If MySQL is faster then use it. I struggled to do side by side comparisons
with Mysql for months until finally realizing they are too different to do
side by side comparisons. Mysql is always faster out of the gate when you
come at the problem thinking in terms of relational databases. Add in
replication factor, using wider rows, dealing with databases that are 2-3
terabytes, tables with 3+ billions rows, etc. etc. The nosql "noise" out
there should be ignored, and a solution like cassandra should be evaluated
for what it brings to the table in terms of a technology that can solve the
problems of big data and not how it does individual queries relative to
mysql. If a "normal" database works for you use it!!

We have tested real loads using a 6 node cluster and consistently get 5ms
reads under load. That is 200 reads/second (1 thread). Mysql is 10x faster,
but then we also have wide rows and in that 5ms get 6 months of lots of
different time series data which in the end means it is 10x faster than
Mysql (1 thread). By embracing wide rows we turn slower into faster. Add in
multiple threads/processes and the ability for a 20 node cluster to support
concurrent reads and Mysql falls back in the dust. Also we don't have 300gb
compressed backup files, we can easily add new nodes and grow, we can
actually add columns dynamically without the dreaded ddl deadlock nightmare
in mysql, and for once we have replication that just works.

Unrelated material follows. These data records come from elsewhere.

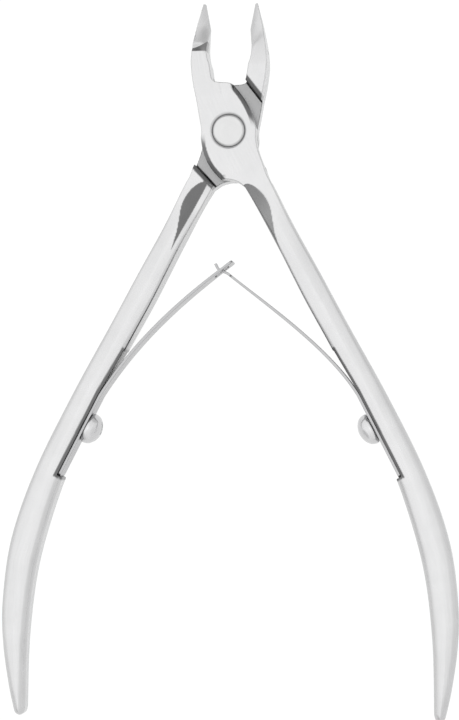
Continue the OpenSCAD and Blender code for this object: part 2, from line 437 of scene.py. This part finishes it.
def from_shoulder(x, y):
    """Distance from the nearer shoulder's face, negative in the full-depth part."""
    return np.minimum(beyond(x, y, **JAW_SHOULDER), beyond(x, y, **HANDLE_SHOULDER))


def lever(x, y, z, land, bore_r, head_r, head_h):
    """The front lever: everything within its outline, less what lies under its plate."""
    edge = polygon(x, y, OUTLINE)
    half = np.where(y > JAW_Y, jaw_half_depth(x, y, z), handle_half_depth(x, y, edge, land))
    far = np.hypot(x, y)
    softer = ROUNDING + NECK_ROUNDING * ramp(far, *NECK_SPAN) + GRIP_ROUNDING * ramp(far, *GRIP_SPAN)
    rounding = np.where(y > 0, ROUNDING, softer)
    height = np.abs(z - MID) - half
    blank = both(edge, height, np.minimum(rounding, MOST_ROUNDING * half))
    blank = both(blank, chamfer(edge, height, CHAMFER * on_arc(x, y)), CREASE)
    shoulder = from_shoulder(x, y)
    block = both(shoulder, chamfer(shoulder, -z, CHAMFER), CREASE)
    body = both(blank, either(MID + PLATE_GAP / 2 - z, block, SHOULDER_FILLET), CREASE)
    head = far - head_r - GROOVE * ramp(np.abs(z - MID), MID - GROOVE_DEPTH, MID + GROOVE_DEPTH)
    hole = np.minimum(far - bore_r, np.maximum(head, DEPTH - head_h - z))
    seat = seat_cut(x, y)
    body = both(both(body, -hole, HOLE_CREASE), -seat, CREASE)
    return both(body, chamfer(-seat, height, SEAT_BEVEL), CREASE)


# ---------------------------------------------------------------- spring seats

# Where a leaf's foot lies on the handle's inner face, the directions along it and into the handle
FOOT_TOP = np.array([21.48, -44.4])
FOOT_END = np.array([28.38, -57.9])
FOOT_LENGTH = float(np.linalg.norm(FOOT_END - FOOT_TOP))
ALONG = (FOOT_END - FOOT_TOP) / FOOT_LENGTH
INTO = np.array([-ALONG[1], ALONG[0]])
LEAF_T = 0.5
SEAT_DEPTH = LEAF_T + 0.02
# How far the seat's cutter ran out above the foot, and the screw's distance from the foot's top
SEAT_RUNOUT = 8.5
SCREW_AT = 5.8


def seat_cut(x, y):
    """The milled seat for a leaf's foot on the right handle's inner face."""
    s = (x - FOOT_TOP[0]) * ALONG[0] + (y - FOOT_TOP[1]) * ALONG[1]
    v = (x - FOOT_TOP[0]) * INTO[0] + (y - FOOT_TOP[1]) * INTO[1]
    floor = SEAT_DEPTH * np.clip(1 + s / SEAT_RUNOUT, 0, 1)
    return np.maximum(np.maximum(v - floor, -3 - v), np.maximum(s - FOOT_LENGTH, -SEAT_RUNOUT - s))


# Painted shade, how far the colour is darkened: on the lap faces, bevels and notch, and on walls near the
# joint
LAP_SHADE = 0.64
BEVEL_SHADE = 1.0
NOTCH_SHADE = 0.8
WALL_SHADE = 0.15
# Lap faces reach this far from the pivot and lie this close to mid-depth
LAP_REACH = 10
LAP_BAND = 0.12
# Painted shade on walls grows with the steepness of their normals and fades with distance from the pivot
WALL_TILT = (-0.5, -0.2)
WALL_FADE = (-75, -45)
SHADE_BLEND = 0.05


def strip(distance, width):
    """1 within width of the edge where distance is 0, and 0 further in."""
    return ramp(distance, -width - SHADE_BLEND, -width + SHADE_BLEND)


def painted_shade_mask(points, normals, land, neck_shade):
    """How much shade is painted onto each point of a lever, from 0 to 1, where the steel lies in shade or
    reflects something dark.

    land is the strip between the neck's facet and the inner edge, and the last argument is how much shade
    is painted onto the facet itself.
    """
    # Every term below is painted shade: it darkens the colour where the steel lies in shade or reflects
    # something dark.
    x, y, z = points.T
    far = np.hypot(x, y)
    v, width = facet_place(x, y, land)
    facet = neck_shade * ramp(v, -0.08, 0.02) * ramp(width - v, -0.06, 0.06) * (y < 0) * (width > 0.02)
    arcs = BEVEL_SHADE * strip(polygon(x, y, OUTLINE), CHAMFER) * on_arc(x, y)
    shoulder = from_shoulder(x, y)
    shoulders = BEVEL_SHADE * strip(shoulder, CHAMFER) * (shoulder < 0.3)
    seat = BEVEL_SHADE * strip(-seat_cut(x, y), SEAT_BEVEL)
    floor, riser = notch_faces(x, y)
    notch = NOTCH_SHADE * ramp(floor, -0.03, 0.03) * ramp(riser - floor, 0, 0.1)
    lap = LAP_SHADE * (far < LAP_REACH) * (np.abs(z - MID) < LAP_BAND)
    wall = WALL_SHADE * ramp(-np.abs(normals[:, 2]), *WALL_TILT) * ramp(-far, *WALL_FADE) * (y < 0)
    above = (z > MID + LAP_BAND) * np.maximum(arcs, notch)
    below = (z < MID - LAP_BAND) * shoulders
    return np.max([facet, seat, lap, wall, above, below], axis=0)


def add_lever(name, turned, neck_shade, **sizes):
    """A lever with its brushing and painted shade; turned makes it the rear one."""
    # Grid lines, closest around the joint
    xs = graded((-7, 0.16), (-3.5, 0.11), (3.5, 0.17), (38.6, None))
    ys = graded((-98.6, 0.34), (-26, 0.17), (-3.4, 0.11), (3.4, 0.14), (22.4, None))
    zs = np.linspace(-0.3, DEPTH + 0.3, 45)

    def shape(x, y, z):
        return lever(x, y, z, **sizes)

    points, faces, normals = sculpt(shape, xs, ys, zs, 0.1)
    order = np.argsort(CENTRE_LINE[:, 1])
    centre = np.interp(points[:, 1], CENTRE_LINE[order, 1], CENTRE_LINE[order, 0])
    grain = np.stack([points[:, 0] - centre + 0.7 * points[:, 2], points[:, 1]], 1)
    # Painted shade: how much each point's colour is darkened to stand in for shade and dark reflections.
    painted_shade = painted_shade_mask(points, normals, sizes["land"], neck_shade)
    if turned:
        points = points * (-1, 1, -1) + (0, 0, DEPTH)
        normals = normals * (-1, 1, -1)
    return make(name, points, faces, normals, grain, painted_shade)


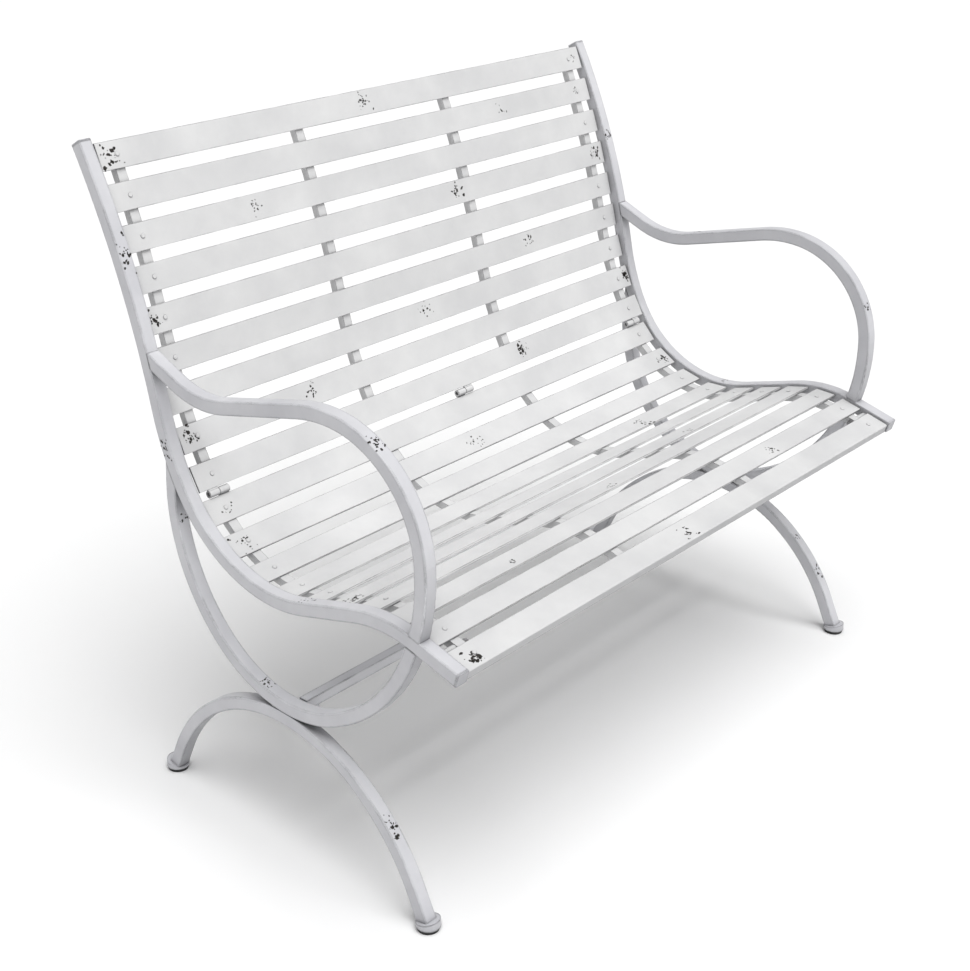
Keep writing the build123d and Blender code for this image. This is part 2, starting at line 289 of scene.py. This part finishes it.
FRAME_CHIPS = (
    ("rail_left", "front", 0.812, 0.030, 1.3),
    ("rail_left", "outside", 0.555, 0.020, 0.9),
    ("rail_left", "above", -0.070, 0.024, 0.7),
    ("arm_left", "above", -0.210, 0.026, 1.0),
    ("loop_left", "front", 0.450, 0.012, 0.3),
    ("loop_left", "above", 0.020, 0.022, 0.8),
    ("leg_arch_left", "above", -0.222, 0.028, 1.4),
    ("rail_right", "front", 0.800, 0.014, 0.7),
    ("rail_right", "above", -0.020, 0.012, 0.4),
    ("arm_right", "above", 0.055, 0.012, 0.35),
    ("arm_right", "front", 0.605, 0.014, 0.6),
    ("leg_arch_right", "above", -0.245, 0.018, 0.8),
    ("leg_arch_right", "above", -0.198, 0.010, 0.3),
)


def on_slat(name, x):
    """Point and normal near the middle of a slat's upper or front face at some x."""
    low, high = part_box(name)
    middle = Vector((x, (low[1] + high[1]) / 2, (low[2] + high[2]) / 2))
    return nodes[name].closest_point_on_mesh(middle + FRONT_OF_SLAT)[1:3]


def on_tube(name, seen_from, along):
    """Point and normal on a bent tube's front, outer or upper face."""
    low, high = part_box(name)
    x = (low[0] + high[0]) / 2
    if seen_from == "above":
        start = Vector((x, along, PROBE_START))
        return nodes[name].ray_cast(start, Vector((0.0, 0.0, -1.0)))[1:3]
    start = Vector((x, -PROBE_START, along))
    place, normal = nodes[name].ray_cast(start, Vector((0.0, 1.0, 0.0)))[1:3]
    if seen_from == "front":
        return place, normal
    width = high[0] - low[0]
    outward = -1.0 if x < 0.0 else 1.0
    beside = place + Vector((outward * width, width / 2, 0.0))
    return nodes[name].closest_point_on_mesh(beside)[1:3]


def add_flake(points, faces, place, normal, size, rng):
    """Low irregular plate lying on the surface."""
    turn = Matrix.Rotation(rng.uniform(0.0, 2.0 * pi), 3, normal)
    across = turn @ normal.orthogonal().normalized()
    along = normal.cross(across)
    stretch = rng.uniform(0.45, 1.0)
    first = len(points)
    radii = [size * rng.uniform(0.55, 1.1) for _ in range(FLAKE_CORNERS)]
    for height in (-FLAKE_DEPTH, FLAKE_LIFT):
        for i, radius in enumerate(radii):
            angle = 2.0 * pi * i / FLAKE_CORNERS
            offset = across * radius * cos(angle) + along * radius * sin(angle) * stretch
            points.append(place + offset + normal * height)
    low = list(range(first, first + FLAKE_CORNERS))
    high = [i + FLAKE_CORNERS for i in low]
    faces.append(tuple(reversed(low)))
    faces.append(tuple(high))
    for i in range(FLAKE_CORNERS):
        j = (i + 1) % FLAKE_CORNERS
        faces.append((low[i], low[j], high[j], high[i]))


def add_patch(points, faces, node, middle, normal, spread, amount, rng):
    """Flakes scattered over one face around a point."""
    side = normal.orthogonal().normalized()
    other = normal.cross(side)
    for _ in range(round(FLAKES_PER_PATCH * amount)):
        offset = side * rng.gauss(0.0, spread / 3) + other * rng.gauss(0.0, spread / 3)
        place, here = node.closest_point_on_mesh(middle + offset)[1:3]
        size = rng.uniform(SMALLEST_FLAKE, COMMON_FLAKE)
        size += RARE_FLAKE_EXTRA * amount * rng.random() ** 3
        if (place - middle - offset).length < FACE_TOLERANCE and here.dot(normal) > SAME_FACE:
            add_flake(points, faces, place, here, size, rng)


def chip_piece(name, patches, seed):
    """One piece with every flake of some patches."""
    rng = random.Random(seed)
    points = []
    faces = []
    for node_name, (place, normal), spread, amount in patches:
        add_patch(points, faces, nodes[node_name], place, normal, spread, amount, rng)
    mesh = bpy.data.meshes.new(name)
    mesh.from_pydata(points, [], faces)
    mesh.update()
    mesh.materials.append(flake_material)
    piece = bpy.data.objects.new(name, mesh)
    bpy.context.collection.objects.link(piece)
    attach(piece, "root")


chip_piece(
    "panel_chips",
    [(name, on_slat(name, x), spread, amount) for name, x, spread, amount in PANEL_CHIPS],
    PANEL_SEED,
)
chip_piece(
    "frame_chips",
    [
        (name, on_tube(name, seen_from, along), spread, amount)
        for name, seen_from, along, spread, amount in FRAME_CHIPS
    ],
    FRAME_SEED,
)


# Floor, light and camera
bpy.ops.mesh.primitive_plane_add(size=FLOOR_SIZE)
floor = bpy.context.object
floor.name = "floor"
floor_material, _, floor_shader, _ = start_material("floor")
floor_shader.inputs["Base Color"].default_value = FLOOR_COLOUR
floor_shader.inputs["Roughness"].default_value = FLOOR_ROUGHNESS
floor.data.materials.append(floor_material)

# Pale sky that is brightest near the horizon
bpy.context.scene.view_settings.view_transform = "Standard"
world = bpy.data.worlds.new("studio")
bpy.context.scene.world = world
world.use_nodes = True
world_tree = world.node_tree
sky_place = world_tree.nodes.new("ShaderNodeTexCoord")
sky_height = world_tree.nodes.new("ShaderNodeSeparateXYZ")
world_tree.links.new(sky_place.outputs["Generated"], sky_height.inputs[0])
sky = ramp(world_tree, sky_height.outputs["Z"], 0.02, 0.30, grey(SKY_AT_HORIZON), grey(SKY_ABOVE))
world_tree.links.new(sky, world_tree.nodes["Background"].inputs["Color"])


def soft_sun(name, direction, spread, strength):
    """Very wide sun that stands for a large softbox, shining from a direction."""
    data = bpy.data.lights.new(name, "SUN")
    data.angle = radians(spread)
    data.energy = strength
    lamp = bpy.data.objects.new(name, data)
    bpy.context.collection.objects.link(lamp)
    lamp.rotation_euler = Vector(direction).to_track_quat("Z", "Y").to_euler()


soft_sun("key_light", KEY_DIRECTION, KEY_SPREAD, KEY_STRENGTH)

camera_data = bpy.data.cameras.new("camera")
camera_data.sensor_fit = "HORIZONTAL"
camera_data.sensor_width = SENSOR
camera_data.lens = LENS
camera_data.shift_x = SHIFT_X
camera_data.shift_y = SHIFT_Y
camera_data.clip_end = CAMERA_REACH
camera = bpy.data.objects.new("camera", camera_data)
bpy.context.collection.objects.link(camera)
look = Vector((
    sin(CAMERA_AZIMUTH) * cos(CAMERA_DROP),
    cos(CAMERA_AZIMUTH) * cos(CAMERA_DROP),
    -sin(CAMERA_DROP),
))
right = Vector((cos(CAMERA_AZIMUTH), -sin(CAMERA_AZIMUTH), 0.0))
up = right.cross(look)
rolled_right = cos(CAMERA_ROLL) * right + sin(CAMERA_ROLL) * up
rolled_up = cos(CAMERA_ROLL) * up - sin(CAMERA_ROLL) * right
rotation = Matrix((rolled_right, rolled_up, -look)).transposed().to_4x4()
camera.matrix_world = Matrix.Translation(CAMERA_PLACE) @ rotation
bpy.context.scene.camera = camera
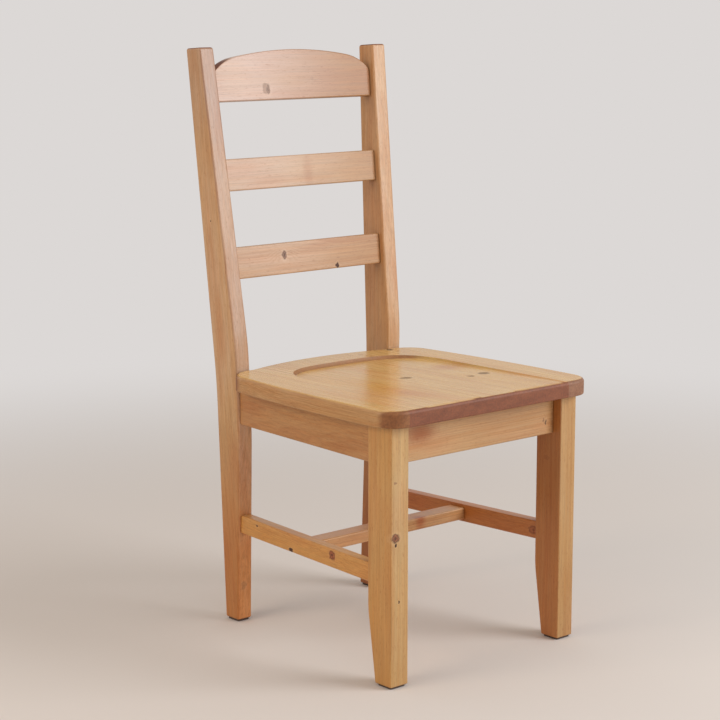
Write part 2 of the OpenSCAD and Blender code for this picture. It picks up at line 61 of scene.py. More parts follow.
# Front face of the front legs, in mm, and the clearance between the seat and the posts
LEG_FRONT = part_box("front_leg_left")[0].y / MM
SEAT_GAP = 0.3 * MM

# On the CAD pieces: how near a corner its eased edges end, how much they narrow a face, at least
# and at most, and how far from an end its own bevel is over
EDGE_REACH = 7 * MM
NARROWED_LEAST, NARROWED_MOST = 2 * MM, 9 * MM
END_BEVEL = 5 * MM

# An edge is eased where its faces turn by more than the first angle, and stays a crisp line in
# the shading past the second. The thinner rails and boards have finer edges than the legs.
EASED_FROM, CRISP_FROM = radians(38), radians(42)
RAIL_EDGE, BOARD_EDGE = 0.9, 0.85

# Steps along the curves of the crest rail and the seat
ARCH_STEPS, CORNER_STEPS, SIDE_STEPS, BOW_STEPS = 20, 8, 12, 10
SCOOP_STEPS, FLANK_STEPS, FLOOR_STEPS = 48, 14, 14

# The pine: mm between two growth rings, and mm that each letter of a finish's name moves its
# pattern along the grain, so that no two boards look the same
RING_WIDTH = 3.4
SHIFT = 97

# The stage, in metres: the floor's radius, and where it starts and ends fading to the backdrop
FLOOR_RADIUS = 40
FADE_START, FADE_END = 0.8, 2.6


# ---------- measures taken from the frame ----------

def points_of(node, turn=Matrix.Identity(3)):
    """The points of a CAD node, turned first where the piece leans."""
    return [turn @ v.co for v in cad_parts[node].data.vertices]


def sides_of(node):
    """The four sides of an upright, each as places (height, X or Y) up its length."""
    by_height = {}
    for p in points_of(node):
        by_height.setdefault(round(p.z, 4), []).append(p)
    width = max(max(p.x for p in level) - min(p.x for p in level)
                for level in by_height.values())
    left, right, front, rear = [], [], [], []
    for z, level in sorted(by_height.items()):
        x0, x1 = min(p.x for p in level), max(p.x for p in level)
        if x1 - x0 <= width - TINY:
            continue
        left.append((z, x0))
        right.append((z, x1))
        for sign, side in ((-1, front), (1, rear)):
            y = sign * max(sign * p.y for p in level)
            face = [p.x for p in level if abs(p.y - y) < 2 * TINY]
            if width - NARROWED_MOST < max(face) - min(face) < width - NARROWED_LEAST:
                side.append((z, y))
    return left, right, front, rear


def box_round(points):
    """The lowest and the highest corner of the box round these points."""
    points = list(points)
    return (Vector(min(p[i] for p in points) for i in range(3)),
            Vector(max(p[i] for p in points) for i in range(3)))


def signs_of(point, middle):
    """On which side of the middle a point lies, along each axis."""
    return tuple(1 if point[i] > middle[i] else -1 for i in range(3))


def place_at(side, z):
    """Where a side lies at height z."""
    if z <= side[0][0]:
        return side[0][1]
    for (z0, place0), (z1, place1) in zip(side, side[1:]):
        if z <= z1:
            return place0 + (place1 - place0) * (z - z0) / (z1 - z0)
    return side[-1][1]


def corners_of(node, along, turn=Matrix.Identity(3)):
    """The eight sharp corners that a piece would have without its eased edges, by the signs of
    their places. The piece runs along one axis."""
    points = points_of(node, turn)
    corners = {}
    for signs in product((-1, 1), repeat=3):
        end = signs[along]
        tip = max(end * p[along] for p in points)
        last = [p for p in points if end * p[along] > tip - EDGE_REACH]
        corner = Vector(sign * max(sign * p[i] for p in last) for i, sign in enumerate(signs))
        by_edge = [p for p in last if all(abs(p[i] - corner[i]) < EDGE_REACH
                                          for i in range(3) if i != along)]
        corner[along] = end * max(end * p[along] for p in by_edge)
        corners[signs] = corner
    return corners


# ---------- ways of working a piece of wood ----------

def pick(block):
    """Selects this block alone."""
    bpy.ops.object.select_all(action="DESELECT")
    block.select_set(True)
    bpy.context.view_layer.objects.active = block


def open_new(name):
    """Names a new primitive, moves its place into its mesh, and opens it in edit mode."""
    block = bpy.context.object
    block.name = block.data.name = name
    bpy.ops.object.transform_apply(location=True, rotation=True, scale=True)
    bpy.ops.object.mode_set(mode="EDIT")
    bpy.ops.mesh.select_mode(type="VERT")
    return block


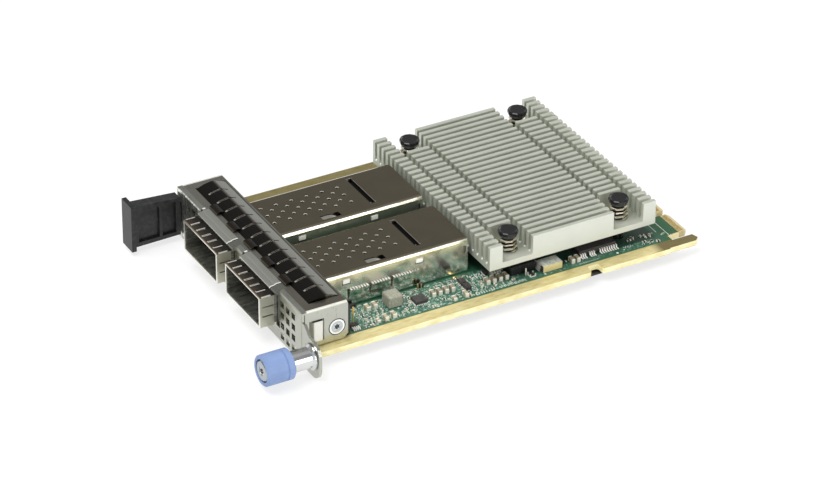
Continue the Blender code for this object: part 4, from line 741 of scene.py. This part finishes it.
def tiny_parts():
    """Small chip resistors and capacitors between the larger parts."""
    tries, wanted = 900, 120
    places = []
    for _ in range(tries):
        x, y = rng.uniform(24.0, 33.3), rng.uniform(19.0, 64.0)
        if len(places) < wanted and not busy(x, y) and all(abs(x - px) > 1.0 or abs(y - py) > 0.75
                                                           for px, py, _ in places):
            places.append((x, y, rng.random() < 0.6))
    for x, y in ((30.75, 32.7), (24.6, 34.7), (25.9, 35.0), (28.2, 53.4), (29.0, 55.0), (30.4, 79.8)):
        places.append((x, y, True))
    for mx, my, count in ((29.5, 100.4, 6), (29.7, 103.8, 6), (29.9, 105.8, 5), (32.25, 102.8, 5),
                          (32.6, 105.6, 4)):
        for _ in range(count):
            places.append((mx + rng.uniform(-0.9, 0.9), my + rng.uniform(-1.0, 1.0), rng.random() < 0.5))
    dark, brown, ends = [], [], []
    for x, y, across in places:
        length, width, height = rng.choice(((1.0, 0.5, 0.35), (0.62, 0.32, 0.28), (0.62, 0.32, 0.28)))
        body = lay(x, y, across, 0.0, (length * 0.5, width * 0.94, height * 1.02))
        (dark if rng.random() < 0.5 else brown).append(body)
        for side in (-1, 1):
            ends.append(lay(x, y, across, side * length * 0.375, (length * 0.25, width, height)))
    boxes("tiny_bodies_dark", dark, DARK)
    boxes("tiny_bodies_brown", brown, TAN)
    boxes("tiny_ends", ends, TIN)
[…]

On Wed, Sep 15, 2010 at 2:39 AM, Oleg Anastasyev <olega...@gmail.com> wrote:

> Kamil Gorlo <kgs4242 <at> gmail.com> writes:
>
> >
> > So I've got more reads from single MySQL with 400GB of data than from
> > 8 machines storing about 266GB. This doesn't look good. What am I
> > doing wrong? :)
>
> The worst case for cassandra is random reads. You should ask youself a
> question,
> do you really have this kind of workload in production ? If you really do,
> that
> means cassandra is not the right tool for the job. Some product based on
> berkeley db should work better, e.g. voldemort. Just plain old filesystem
> is
> also good for 100% random reads (if you dont need to backup of course).